On October 25, 2024, Taranto announced on his Patreon page that BitMusical would be ending in December of that year, citing the large amount of work required to make the videos, and that he wanted to "[...] disengage a bit with the internet in a broader sense". He also announced his intention to release a new Kickstarter campaign, as well as "at least two other projects currently in the planning stages for me to tackle in 2025". The final entry in the series is a revised version of "The History of Nintendo" including new material that Nintendo had released in the 12 years following the original version.

==Kickstarter campaigns==
Taranto's first Kickstarter campaign was to fund Brawl in the Family: Volume 1, a comic book treasury containing the webcomic's first 200 strips, as well as bonus content. The campaign reached its initial goal of $10,000 within the first 24 hours and raised more than $56,000 in total.

Around the time of the webcomic's end, Taranto started a Kickstarter campaign to fund the release of two more hardcover and paperback comic book treasuries containing the remaining 400 comics, as well as a large amount of bonuses. Each book contains a total of 200 strips, covering 244 pages. Available Kickstarter rewards included, but were not limited to, paperback and hardcover versions of all 3 books, a slipcase and signatures. Though the campaign hit its goal, the two new books were almost exclusively given to Kickstarter backers.

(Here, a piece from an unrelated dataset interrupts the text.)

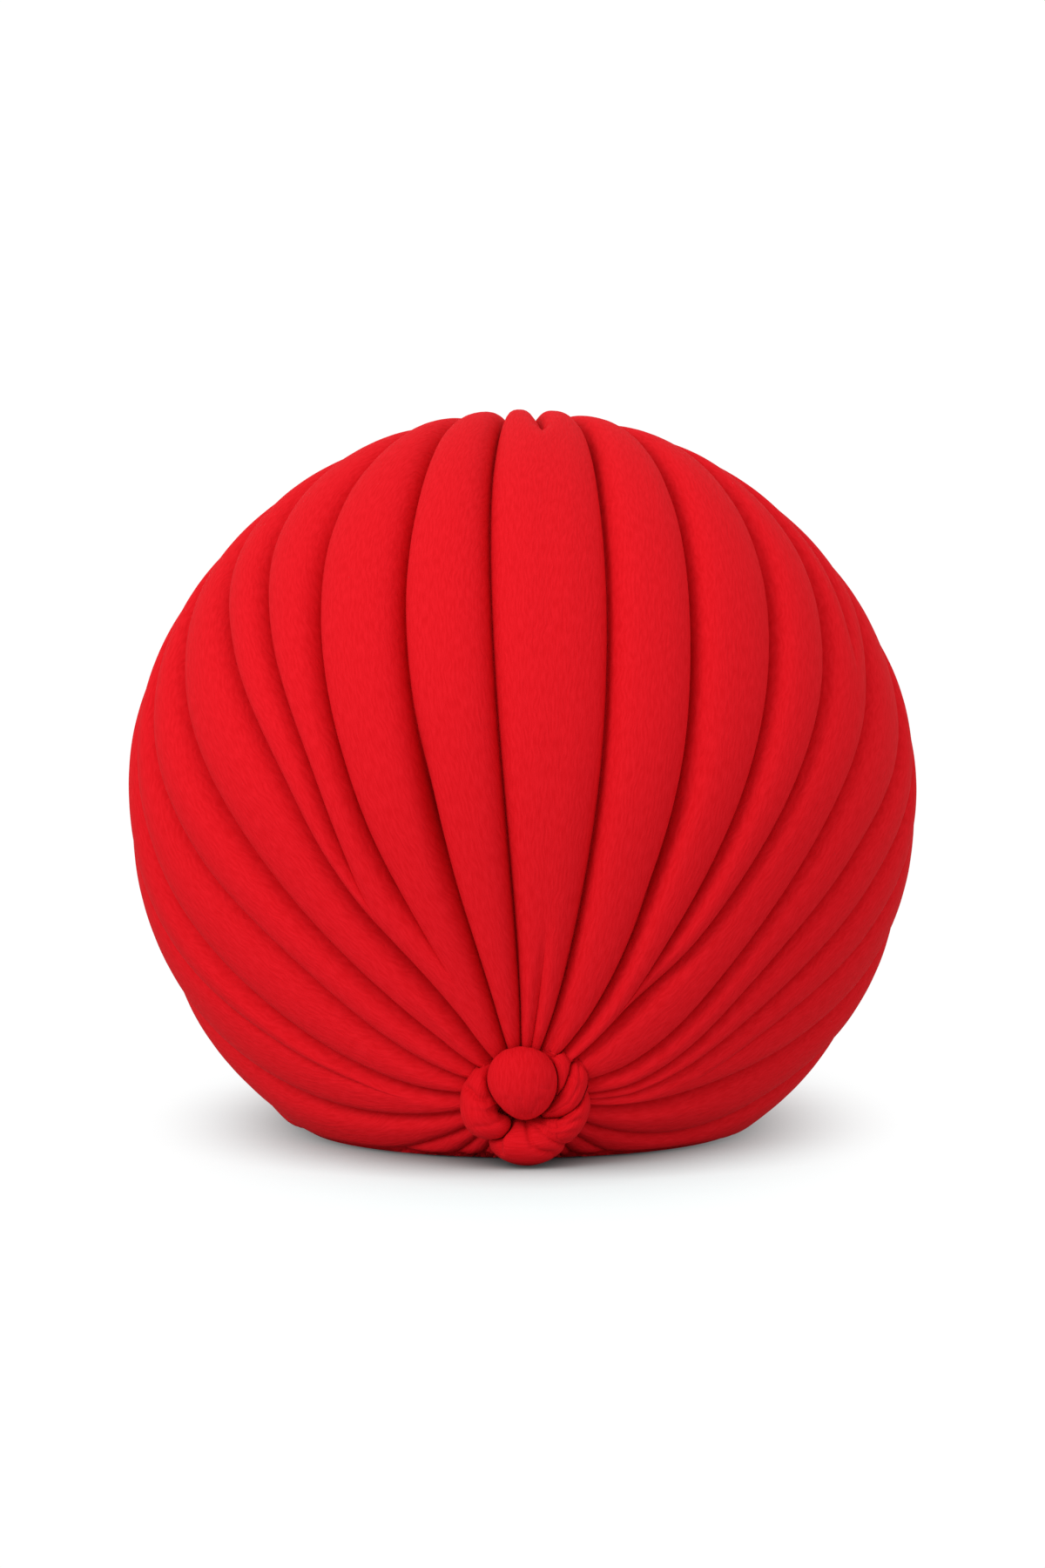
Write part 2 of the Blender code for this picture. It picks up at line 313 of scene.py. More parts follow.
    def add_noise(
        self, tree: bpy.types.NodeTree, place: bpy.types.NodeSocket, size_mm: float, detail: float
    ) -> bpy.types.Node:
        """Adds an even noise.

        Args:
            tree: The material's node tree.
            place: The place on the cloth, in millimetres or drawn out.
            size_mm: The size of its patches.
            detail: How many finer layers it has.

        Returns:
            The noise node.
        """
        return add_node(
            tree,
            "ShaderNodeTexNoise",
            {"Vector": place, "Scale": 1.0 / size_mm, "Detail": detail},
            noise_dimensions="2D",
        )

    def add_ridges(
        self,
        tree: bpy.types.NodeTree,
        place: bpy.types.NodeSocket,
        across_mm: float,
        along_mm: float,
    ) -> bpy.types.Node:
        """Adds a noise drawn out along the pleats.

        Args:
            tree: The material's node tree.
            place: The place on the cloth, in millimetres.
            across_mm: The size of its ridges across the pleats.
            along_mm: Their size along the pleats.

        Returns:
            The noise node.
        """
        stretched = add_node(
            tree,
            "ShaderNodeVectorMath",
            {0: place, 1: (1.0 / across_mm, 1.0 / along_mm, 1.0)},
            operation="MULTIPLY",
        )
        return self.add_noise(tree, stretched.outputs[0], 1.0, self.ridge_detail)


@dataclass(frozen=True)
class PaleFloor:
    """Matt white studio floor, which turns to plain white away from the hat.

    It is a little short of red, to take up the red light that the hat throws on it. Its plain
    white lights the hat less than it shows. Near the hat, ambient occlusion darkens its colour: a
    painted contact shadow.
    """

    name: str = "pale_floor"
    colour: str = "#e8fafa"
    widening: tuple[float, float, float] = (2.1, 1.0, 1.0)
    # Painted contact shadow: ambient occlusion over this reach, to this power, darkens the colour
    painted_shadow_reach: float = 0.04
    painted_shadow_power: float = 0.85
    plain_light: float = 0.54
    plain_from: float = 0.08
    plain_to: float = 0.262
    plain_strength: float = 1.02
    roughness: float = 0.9
    specular: float = 0.1

    def material(self) -> bpy.types.Material:
        """Returns the floor as a node material."""
        material = bpy.data.materials.new(self.name)
        material.use_nodes = True
        tree = material.node_tree
        shader = tree.nodes["Principled BSDF"]
        shader.inputs["Roughness"].default_value = self.roughness
        shader.inputs["Specular IOR Level"].default_value = self.specular
        # Painted contact shadow: the floor's colour is darkened by ambient occlusion near the hat
        contact = add_node(tree, "ShaderNodeAmbientOcclusion", {"Distance": self.painted_shadow_reach})
        painted_contact_shadow = add_node(
            tree,
            "ShaderNodeMath",
            {0: contact.outputs["AO"], 1: self.painted_shadow_power},
            operation="POWER",
        )
        painted_light_tone = add_node(
            tree,
            "ShaderNodeVectorMath",
            {0: linear(self.colour)[:3], "Scale": painted_contact_shadow.outputs["Value"]},
            operation="SCALE",
        )
        tree.links.new(painted_light_tone.outputs[0], shader.inputs["Base Color"])
        place = add_node(tree, "ShaderNodeTexCoord", {})
        shade_form = add_node(
            tree,
            "ShaderNodeVectorMath",
            {0: place.outputs["Object"], 1: self.widening},
            operation="MULTIPLY",
        )
        distance = add_node(
            tree, "ShaderNodeVectorMath", {0: shade_form.outputs[0]}, operation="LENGTH"
        )
        away = add_node(
            tree,
            "ShaderNodeMapRange",
            {
                "Value": distance.outputs["Value"],
                "From Min": self.plain_from,
                "From Max": self.plain_to,
            },
            interpolation_type="SMOOTHSTEP",
        )
        plain = add_node(
            tree,
            "ShaderNodeEmission",
            {
                "Color": WHITE,
                "Strength": add_strength(tree, self.plain_light, self.plain_strength),
            },
        )
        mixed = add_node(
            tree,
            "ShaderNodeMixShader",
            {0: away.outputs["Result"], 1: shader.outputs["BSDF"], 2: plain.outputs["Emission"]},
        )
        tree.links.new(mixed.outputs["Shader"], tree.nodes["Material Output"].inputs["Surface"])
        return material


@dataclass(frozen=True)
class Crease:
    """One crease between two pleats.

    Its angles are degrees round the hat from the middle of the front, at the stations on the way
    from knot to gather. It shows from start to end of that way, or outside them where start is
    larger.
    """

    name: str
    angles: tuple[float, float, float, float, float, float]
    start: float = -1.0
    end: float = 2.0
    depth: float = 1.0

    def share(self, way: float, fade: float) -> float:
        """Finds how much of the crease shows.

        Args:
            way: The part, 0 to 1, of the way from knot to gather.
            fade: The part of the way over which it comes or goes.

        Returns:
            Its share, 0 to 1.
        """
        grown = ease((way - self.start) / fade + 0.5)
        left = 1.0 - ease((way - self.end) / fade + 0.5)
        return grown * left if self.start < self.end else max(grown, left)


@dataclass(frozen=True)
class Fold:
    """A crease in one row: its angle, the space to the next one, its reach and its depth."""

    angle: float
    space: float
    reach_left: float
    reach_right: float
    depth: float


@dataclass(frozen=True)
class Pocket:
    """A place where two pleats gape or the cloth is dented.

    Its sizes are degrees round the hat, parts of the way from knot to gather and millimetres.
    """

    name: str
    angle: float
    way: float
    half_angle: float
    half_way: float
    depth_mm: float


class Side(Enum):
    """The two sides of the crown's cloth."""

    OUTSIDE = "outside"
    INSIDE = "inside"


@dataclass(frozen=True)
class SideSizes:
    """How one side of the crown's cloth is laid out, with the values that it takes at the rim."""

    strips: int
    rows: int
    inset: float
    rim_inset: float
    relief: float
    rim_relief: float
    unevenness: float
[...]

Taranto also composed the soundtrack and contributed to the Kickstarter campaign for Nefarious. Josh Hano, the creator of Nefarious, drew a crossover comic for Brawl in the Family which featured the game's protagonist, Crow. Hano also worked on the art and animations of Tadpole Treble.

===Tadpole Treble===

In November 2013, Matthew Taranto and his brother Michael started a Kickstarter campaign for Tadpole Treble, a music video game featuring a tadpole named Baton. In this game, the music determines the layout of the level. There was a demo of Tadpole Treble available during the Kickstarter campaign. The game was successfully funded on December 7, 2013, and was released for Steam on May 6, 2016 and for Wii U on August 11 of the same year. An enhanced version of the game titled Tadpole Treble Encore was announced for Nintendo Switch, and was released on January 21, 2021.

=== Too Bad. Waluigi Time ===
On March 31, 2018, Taranto launched a Kickstarter for Too Bad. Waluigi Time, a comic book treasury featuring all of Waluigi's previous appearances in the webcomic, along with 200 new strips focusing on the character and 30 additional Brawl in the Family comics, called Back in the Family. The book reached its $25,000 goal in three days, ultimately raising over $90,000 by the time of the campaign's conclusion. The book was released physically and digitally on April 1, 2020.

===Gamemaster Classified===
On February 9, 2021, Taranto launched another Kickstarter for a hardcover book co-written by Howard Phillips, which is about lawsuits, reviews, comics and more relating to Nintendo and Phillips. It achieved its $23,000 goal within the first seven hours of being posted to Kickstarter.

===Mega Man: Bot in the Family===
On June 19, 2026, Taranto announced a Kickstarter campaign for Mega Man: Bot in the Family, a hardcover collection of comic strips based on the Mega Man franchise. Unlike the Brawl in the Family comic, which is a fan work, Mega Man: Bot in the Family is officially licensed by Capcom. The project's $19,870 goal was reached within 30 minutes of its launch.

==Podcast==
Taranto and website designer Chris Seward launched the Brawl in the Family Podcast in February 2013. The podcast is mainly based around the discussion of video games, and continued even following the end of the comic. No new podcasts have been released since 2018.

== Reception ==
On the day of the final comic's release, gaming website Retro praised the comic, saying, "There are lots of comics out there joking about classic games, but a few things set Brawl in the Family apart. While a lot of comedic webcomics tend to veer into cynical territory, Brawl in the Family is almost aggressively lighthearted. It feels like it's simply inviting audiences to marvel at the absurdity of these assorted game worlds and their nuances. There were a few instances where Taranto actually apologized or warned readers for content that most wouldn't find objectionable at all. Given the source material, a warm, family-friendly tone feels appropriate. This isn't to say that there's anything inherently wrong with edgier content or black comedy, but it's refreshing to have a cheerful comic out there that still manages to be clever and funny."